Our community, our state, our nation, our world, longs for what each of us, as baptized people, as Jesus People, can bring to the table, can bring to the conversation, can bring to make this a better world.  Jimmy Carter did.  Amy Acton has the intention to do so. 

The community that surrounded and surrounds them and us encourages and empowers all to do good, to do Jesus’ work.  Listen again to Paul’s words from Romans: “God knew what he was doing from the beginning.  God decided from the outset to shape the lives of those who love him along the same lines as the life of Jesus….  After God made that decision of what his children should be like, God followed it up by calling people by name….

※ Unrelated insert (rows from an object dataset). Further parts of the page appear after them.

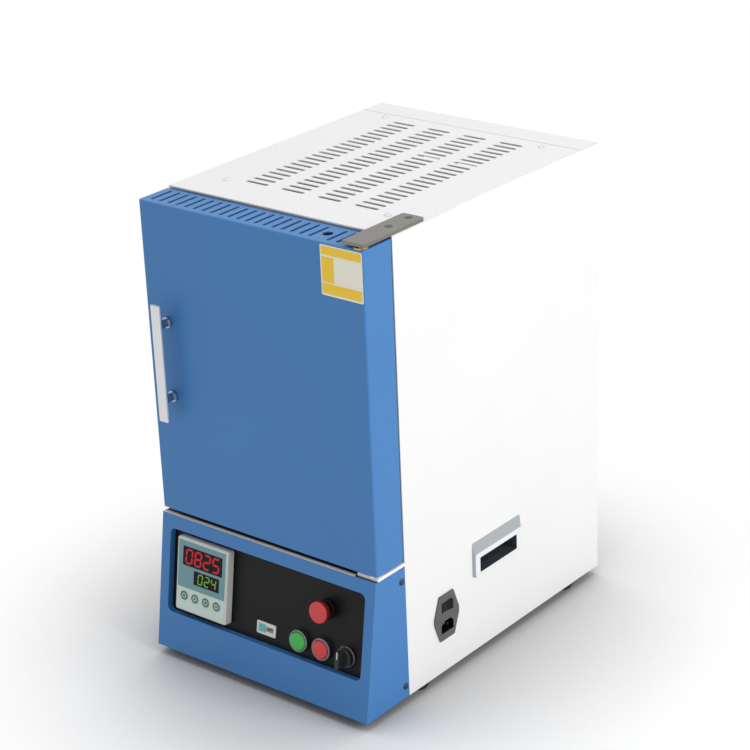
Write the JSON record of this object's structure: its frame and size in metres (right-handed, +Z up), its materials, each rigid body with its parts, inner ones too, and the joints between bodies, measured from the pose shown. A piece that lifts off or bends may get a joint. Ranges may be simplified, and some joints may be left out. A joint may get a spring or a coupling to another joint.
{
  "type": "muffle furnace",
  "caption": "Bench muffle furnace with a side-hinged insulated door, sloping control panel, vented top cover and a square fibre-lined heating chamber.",
  "frame": {"origin": "on the floor that the rubber feet stand on, below the middle of the whole furnace", "axes": "+X to the right of a person facing the door, +Y from the door to the back, +Z up"},
  "size_m": [0.3466, 0.4924, 0.603],
  "materials": {
    "white_enamel": "white powder coat, semi-gloss",
    "grey_steel": "light grey powder coat",
    "cover_steel": "satin zinc-coated sheet",
    "bright_steel": "bright plated steel",
    "dark_steel": "dull steel",
    "handle_metal": "satin aluminium",
    "fascia_black": "black, satin",
    "controller_grey": "pale grey moulding",
    "controller_teal": "teal face sheet",
    "lens_dark": "dark display lens",
    "key_white": "white keys",
    "port_white": "white moulding",
    "red_cap": "red moulding",
    "green_cap": "green moulding",
    "ring_metal": "bright ring",
    "black_plastic": "black moulding",
    "grip_grey": "light grey moulding",
    "brass_blade": "brass",
    "foot_rubber": "black rubber",
    "fibre_board": null,
    "hearth_ceramic": null,
    "element_grey": "oxidised heating coil",
    "seal_fibre": "woven ceramic fibre tape",
    "sheath_ceramic": null,
    "fin_aluminium": "raw aluminium",
    "magnet_dark": "dark magnet in a black shell",
    "screw_steel": "plated screws"
  },
  "bodies": {
    "furnace": {"side_panel_left": "white_enamel", "side_panel_right": "white_enamel", "top_cover": "cover_steel", "rear_panel": "white_enamel", "base_plate": "cover_steel", "deck_plate": "grey_steel", "feet": "foot_rubber", "case_screws": "screw_steel", "front_frame": "cover_steel", "catch_magnet": "magnet_dark", "mouth_collar": "fibre_board", "heating_elements": "element_grey", "wall_boards": "fibre_board", "hearth_board": "fibre_board", "roof_board": "fibre_board", "back_board": "fibre_board", "hearth_plate": "hearth_ceramic", "thermocouple_sheath": "sheath_ceramic", "thermocouple_head": "dark_steel", "muffle_jacket": "cover_steel", "jacket_rails": "cover_steel", "control_housing": "white_enamel", "fascia_panel": "fascia_black", "controller_case": "controller_grey", "controller_face": "controller_teal", "display_lenses": "lens_dark", "data_port": "port_white", "start_button_base": "ring_metal", "stop_button_base": "ring_metal", "estop_base": "ring_metal", "selector_base": "ring_metal", "power_inlet": "black_plastic", "inlet_blades": "brass_blade", "inlet_screws": "screw_steel", "grip_cups": "grip_grey", "grip_pockets": "black_plastic", "hinge_plate_top": "grey_steel", "hinge_plate_bottom": "grey_steel", "hinge_pins": "bright_steel", "hinge_screws": "screw_steel", "heat_sink": "fin_aluminium", "power_relay": "black_plastic", "terminal_block": "port_white"},
    "door": {"door_shell": "white_enamel", "door_liner": "cover_steel", "door_plug": "fibre_board", "door_seal": "seal_fibre", "handle_bar": "handle_metal", "handle_posts": "bright_steel", "hinge_bushes": "brass_blade"},
    "start_button": {"start_button_cap": "green_cap"},
    "stop_button": {"stop_button_cap": "red_cap"},
    "selector": {"selector_knob": "black_plastic"},
    "rocker": {"inlet_rocker": "black_plastic"},
    "stop_stem": {"estop_stem": "dark_steel"},
    "stop_head": {"estop_head": "red_cap"},
    "key_1": {"controller_key_1": "key_white"},
    "key_2": {"controller_key_2": "key_white"},
    "key_3": {"controller_key_3": "key_white"},
    "key_4": {"controller_key_4": "key_white"}
  },
  "joints": [
    {"name": "door_hinge", "type": "hinge", "parent": "furnace", "child": "door", "pos_m": [0.16, -0.20625, 0.39675], "axis": [0, 0, 1], "range_deg": [0, 150]},
    {"name": "start_push", "type": "slide", "parent": "furnace", "child": "start_button", "axis": [0, 0.9877, -0.1564], "range_m": [0, 0.003], "stiffness_N_per_m": 400},
    {"name": "stop_push", "type": "slide", "parent": "furnace", "child": "stop_button", "axis": [0, 0.9877, -0.1564], "range_m": [0, 0.003], "stiffness_N_per_m": 400},
    {"name": "selector_turn", "type": "hinge", "parent": "furnace", "child": "selector", "pos_m": [0.1265, -0.22936, 0.08093], "axis": [0, -0.9877, 0.1564], "range_deg": [-45, 45]},
    {"name": "emergency_push", "type": "slide", "parent": "furnace", "child": "stop_stem", "axis": [0, 0.9877, -0.1564], "range_m": [0, 0.004], "stiffness_N_per_m": 1500},
    {"name": "emergency_twist", "type": "hinge", "parent": "stop_stem", "child": "stop_head", "pos_m": [0.093, -0.22652, 0.13211], "axis": [0, -0.9877, 0.1564], "range_deg": [-30, 0], "stiffness_Nm_per_rad": 0.05},
    {"name": "rocker_tilt", "type": "hinge", "parent": "furnace", "child": "rocker", "pos_m": [0.1695, -0.08775, 0.101], "axis": [0, 0, 1], "range_deg": [0, 14]},
    {"name": "key_1_push", "type": "slide", "parent": "furnace", "child": "key_1", "axis": [0, 0.9877, -0.1564], "range_m": [0, 0.0008], "stiffness_N_per_m": 300},
    {"name": "key_2_push", "type": "slide", "parent": "furnace", "child": "key_2", "axis": [0, 0.9877, -0.1564], "range_m": [0, 0.0008], "stiffness_N_per_m": 300},
    {"name": "key_3_push", "type": "slide", "parent": "furnace", "child": "key_3", "axis": [0, 0.9877, -0.1564], "range_m": [0, 0.0008], "stiffness_N_per_m": 300},
    {"name": "key_4_push", "type": "slide", "parent": "furnace", "child": "key_4", "axis": [0, 0.9877, -0.1564], "range_m": [0, 0.0008], "stiffness_N_per_m": 300}
  ]
}
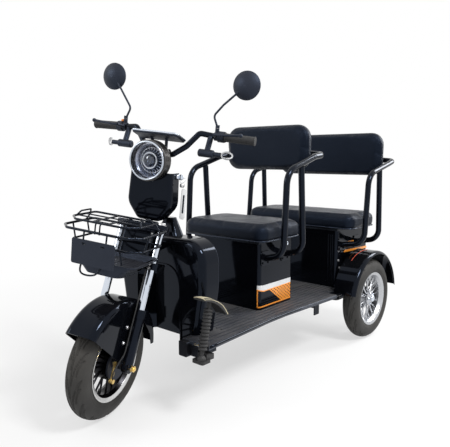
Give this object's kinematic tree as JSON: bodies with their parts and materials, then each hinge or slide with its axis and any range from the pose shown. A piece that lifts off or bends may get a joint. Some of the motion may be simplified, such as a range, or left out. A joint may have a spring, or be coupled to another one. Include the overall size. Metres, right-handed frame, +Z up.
{
  "type": "electric passenger tricycle",
  "caption": "Three-wheeled electric passenger trike with two bench seats, tubular arm rails, flat ribbed floor, leg shield, sprung front fork, wire basket, round headlamp and mirrors.",
  "frame": {"origin": "on the ground at the centre of the footprint", "axes": "+X forward, along the vehicle's length, +Y to its left, +Z up"},
  "size_m": [1.8803, 0.762, 1.3302],
  "materials": {
    "tyre_rubber": "matt black tread rubber",
    "alloy": "bright silver",
    "chrome": "polished",
    "black_gloss_plastic": "high gloss black",
    "black_paint": "gloss black",
    "black_matte_plastic": "matt black",
    "headlight_bezel": "satin silver bezel",
    "clear_lens": "clear",
    "seat_vinyl": "soft satin black vinyl",
    "grip_rubber": "matt",
    "zinc": "yellow zinc",
    "motor_metal": "cast, satin",
    "lever_alloy": "black",
    "floor_mat": "dark grey ribbed mat",
    "red_lens": "clear red",
    "mirror_glass": "polished"
  },
  "bodies": {
    "chassis": {"battery": "black_matte_plastic", "brake_pedal": "black_paint", "floor_board": "floor_mat", "frame": "black_paint", "front_arm_left": "black_paint", "front_arm_right": "black_paint", "front_backrest": "seat_vinyl", "front_seat_box": "black_paint", "inner_shield": "black_matte_plastic", "leg_shield": "black_gloss_plastic", "motor": "motor_metal", "rear_arm_left": "black_paint", "rear_arm_right": "black_paint", "rear_axle": "black_paint", "rear_backrest": "seat_vinyl", "rear_bar": "black_paint", "rear_mudguard_left": "black_gloss_plastic", "rear_mudguard_right": "black_gloss_plastic", "rear_seat_box": "black_paint", "rear_springs": "black_paint", "tail_lamps": "red_lens"},
    "steering": {"fork_yokes": "black_paint", "fork_stanchions": "chrome", "fork_legs": "black_paint", "fork_shroud": "black_gloss_plastic", "front_axle": "zinc", "brake_plate": "alloy", "brake_arm": "zinc", "brake_cable": "grip_rubber", "headlight_reflector": "headlight_bezel", "mirror_glasses": "mirror_glass", "front_mudguard": "black_gloss_plastic", "headlight": "black_gloss_plastic", "headlight_lens": "clear_lens", "nose_cover": "black_gloss_plastic", "dashboard": "black_matte_plastic", "handlebar": "black_paint", "grips": "grip_rubber", "switch_pods": "black_matte_plastic", "brake_levers": "lever_alloy", "indicators": "black_matte_plastic", "mirrors": "black_matte_plastic", "basket_wires": "black_paint", "basket_tray": "black_matte_plastic", "basket_plate": "black_matte_plastic"},
    "front_wheel": {"front_tyre": "tyre_rubber", "front_rim": "alloy"},
    "rear_wheel_left": {"rear_tyre_left": "tyre_rubber", "rear_rim_left": "alloy"},
    "rear_wheel_right": {"rear_tyre_right": "tyre_rubber", "rear_rim_right": "alloy"},
    "front_seat": {"front_cushion": "seat_vinyl", "front_seat_pan": "black_paint"},
    "rear_seat": {"rear_cushion": "seat_vinyl", "rear_seat_pan": "black_paint"}
  },
  "joints": [
    {"name": "steering", "type": "hinge", "parent": "chassis", "child": "steering", "pos_m": [0.806, 0, 0], "axis": [-0.3453, 0, 0.9385], "range_deg": [-59.5, 20.5]},
    {"name": "front_wheel_spin", "type": "hinge", "parent": "steering", "child": "front_wheel", "pos_m": [0.73474, 0.00158, 0.20661], "axis": [-0.3133, 0.9426, -0.1153], "continuous": true},
    {"name": "rear_wheel_left_spin", "type": "hinge", "parent": "chassis", "child": "rear_wheel_left", "pos_m": [-0.695, 0.322, 0.208], "axis": [0, 1, 0], "continuous": true},
    {"name": "rear_wheel_right_spin", "type": "hinge", "parent": "chassis", "child": "rear_wheel_right", "pos_m": [-0.695, -0.322, 0.208], "axis": [0, 1, 0], "continuous": true},
    {"name": "front_seat_lid", "type": "hinge", "parent": "chassis", "child": "front_seat", "pos_m": [0.077, 0, 0.575], "axis": [0, 1, 0], "range_deg": [0, 70]},
    {"name": "rear_seat_lid", "type": "hinge", "parent": "chassis", "child": "rear_seat", "pos_m": [-0.508, 0, 0.575], "axis": [0, 1, 0], "range_deg": [0, 70]}
  ]
}
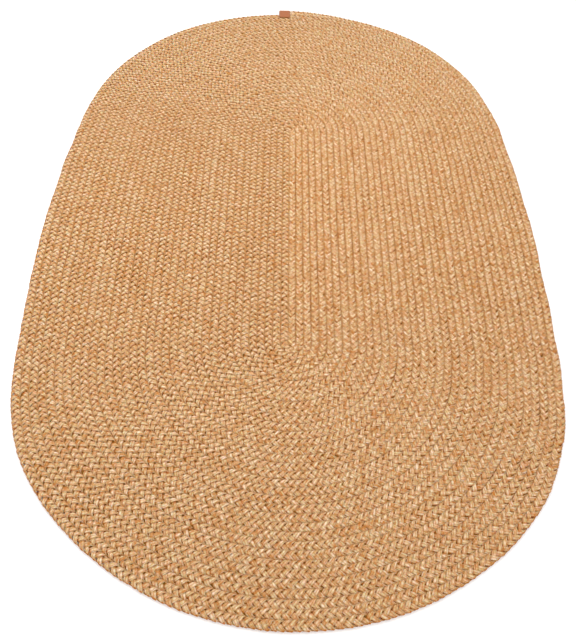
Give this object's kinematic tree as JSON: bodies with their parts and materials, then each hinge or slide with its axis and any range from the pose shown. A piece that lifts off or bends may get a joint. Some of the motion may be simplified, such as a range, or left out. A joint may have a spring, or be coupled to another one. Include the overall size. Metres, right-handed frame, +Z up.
{
  "type": "braided rug",
  "caption": "Flat oval rug of one plait coiled in a spiral and sewn edge to edge, its outer end held under a small leather tab at the rim.",
  "frame": {"origin": "on the floor, under the middle of the rug's outline", "axes": "+Z up out of the rug's face, +Y along its length towards the tab, +X across it to the right as seen from the near end"},
  "size_m": [1.216, 1.9495, 0.0108],
  "materials": {
    "braided_yarn": "matte heathered straw, cream and orange-brown yarn in a flat plait",
    "tan_leather": "smooth semi-matt tan leather"
  },
  "bodies": {
    "root": {"braided_rug": "braided_yarn", "leather_tab": "tan_leather"}
  },
  "joints": []
}
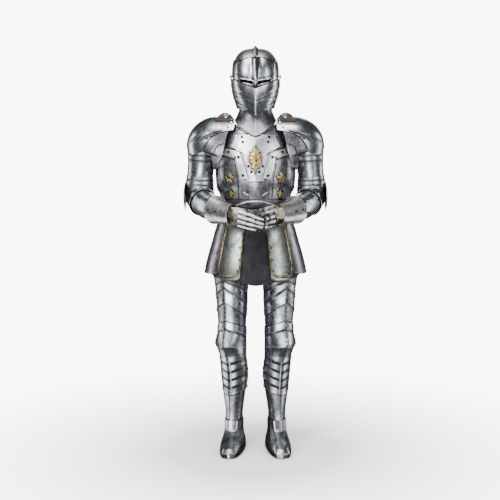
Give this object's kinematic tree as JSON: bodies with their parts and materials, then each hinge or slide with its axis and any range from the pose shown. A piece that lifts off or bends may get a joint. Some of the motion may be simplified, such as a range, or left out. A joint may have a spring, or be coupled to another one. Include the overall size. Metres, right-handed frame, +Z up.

That’s us, folks.  We have been called by name to do the work of Christ in our world in the context of our community.  We’ve been called, not only as people who are saved, but as those who are empowered to do our work and to make our mark. 

Sometimes we excuse ourselves, we minimize what we can do and be by saying, “I’m too old, I’m too shy, I’m too tired, I’m too small, I’m too private.”

No, we are so connected as a community that we cannot fully figure things out by ourselves.  Hear this now, some truths can only be known, some mysteries can only be solved, when we do it in community together.

Yes, Christ is the one, John is the one, AND we are the ones that the world is waiting for….

“Sweet Honey in the Rock” is one of my all-time favorite musical groups.  Their song “We Are the Ones” is based on a poem by a woman named June Jordan.  Its title is “Poem for South African Women.”  It’s in memory of those 40,000 women and children who protested apartheid on August 9, 1956.

Our own shadows disappear as the feet of thousands

by the tens of thousands pound the fallow land

into new dust that, rising like a marvelous pollen, will be fertile,

even as the first woman whispering imagination to the trees around her

made for righteous fruit from such deliberate defense of life as no other, still

will claim inferior to any other safety in the world;

The whispers too, they intimate to the inmost ear of every spirit, now aroused they,

carousing in ferocious affirmation of all peaceable and loving amplitude sound, a certainly unbounded heat from a baptismal smoke where, yes, there will be fire.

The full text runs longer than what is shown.